If you love me, just let me disappear for a couple of hours. I promise I'll be a much nicer mommy when I come back.


* This actually happened Mother's Day morning.

Friday, May 8, 2015

Friendship: Gateway to a Life of Crime

A few weeks ago, two little girls rang our doorbell and asked if Ryan could come out and play.

At the time, I thought this was the greatest day of our lives. Now I realize that was the day Ryan stepped out on his journey to a life of crime.

Ryan and I had been taking a walk, when two young sisters rode past us on scooters. Ryan took off chasing them, desperate to play with them. Sadly, he couldn't run as fast as they could scoot, and he got frustrated to the point of tears. The girls were very sweet and tried to include him by rolling slowly along side us as we walked home. We dropped them off at their house, six houses down from us.

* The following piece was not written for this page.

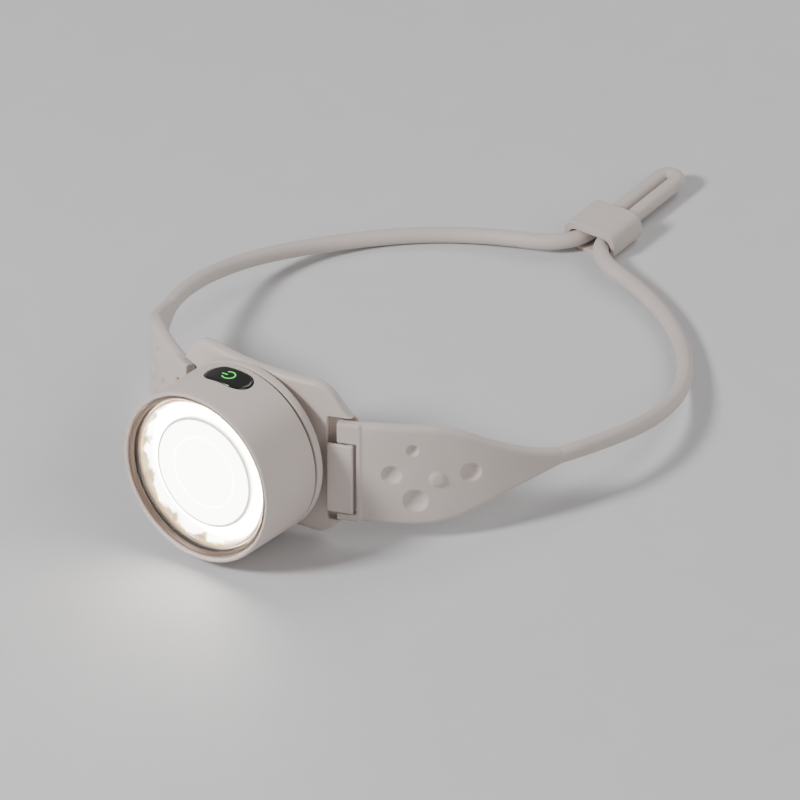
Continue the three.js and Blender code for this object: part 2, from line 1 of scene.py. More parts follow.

Ryan spent the next few hours sulking. He had really wanted to play with those kids, but he just couldn't work out the logistics of two kids on scooters and one kid without wheels.

Late that afternoon, our doorbell rang. The girls from down the street asked if Ryan could come out and play.

Yes, please!

Ryan has a scooter, but he hasn't yet developed the coordination to ride it properly, so we opted for skates. The girls didn't want to stand around while Ryan geared up, so they told us they would meet us at the park. Ryan and I skated to the park, the kids played one or two painfully awkward rounds of hide and seek, and then the girls had to go home.

I was thrilled that Ryan had finally found some neighbors willing to play with him, and he was clearly happy to have someone other than me to hang out with.


The next week, Ryan really wanted someone to play hopscotch with him (technically he said he wanted someone to watch him play hopscotch) in our driveway, and he was emphatic that that "someone" could not be me. I suggested he go ask the girls from six houses down. He thought this was an excellent suggestion, but made it clear that this would be a solo mission: I was to stay home and not follow him to their house. I told him to go ring their bell, and then to come right back.

About 20 minutes later, Ryan came home with a lady who lives waaaaay down the street. It seems the girls had not been home, so he had taken it upon  himself to ring every doorbell for the next 1/3 of a mile or so.

Every. Doorbell.

He didn't wait around to see if folks were home. He didn't consider whether he knew the people who lived in a particular house or whether or not they had kids. He just rang and ran.

I explained that we can't do this.


Yesterday, again wanting someone to play with, Ryan announced he wanted to see if our next-door neighbors were home. I stopped him and said "What are you going to say when you ring the bell?" He scowled at me and barked, "I'll talk to you later, Mommy," and he marched next door.

After several minutes, I went over there to look for him, and to make sure he wasn't ringing everyone else's doorbell. We found him in the neighbors' back yard.

"I could not find them in their house!" he complained.

"Wait," Stu asked, perplexed by this phrasing "did you go inside their house?"

"Yes of course I do."

No. No no no, we explained, horrified: you can not go into someone's house when they're not there. This is illegal. You can get arrested and go to jail.

"I want to wait for them to come home," he said, heading for their house.

We told him, in no uncertain terms, that he could wait on our lawn, but not on their lawn.

"Can I wait at their house?" he persisted.

"No," I said, "That would make you a stalker."

"Can I be a stalker?" he asked, hopefully.

"NO!!!!"

"Pleeeease???" he begged.

So now Stalking is on the ever-growing list of Things We May Not Do.


The moral of this story: Don't let your kid play with the neighbors. Not even once.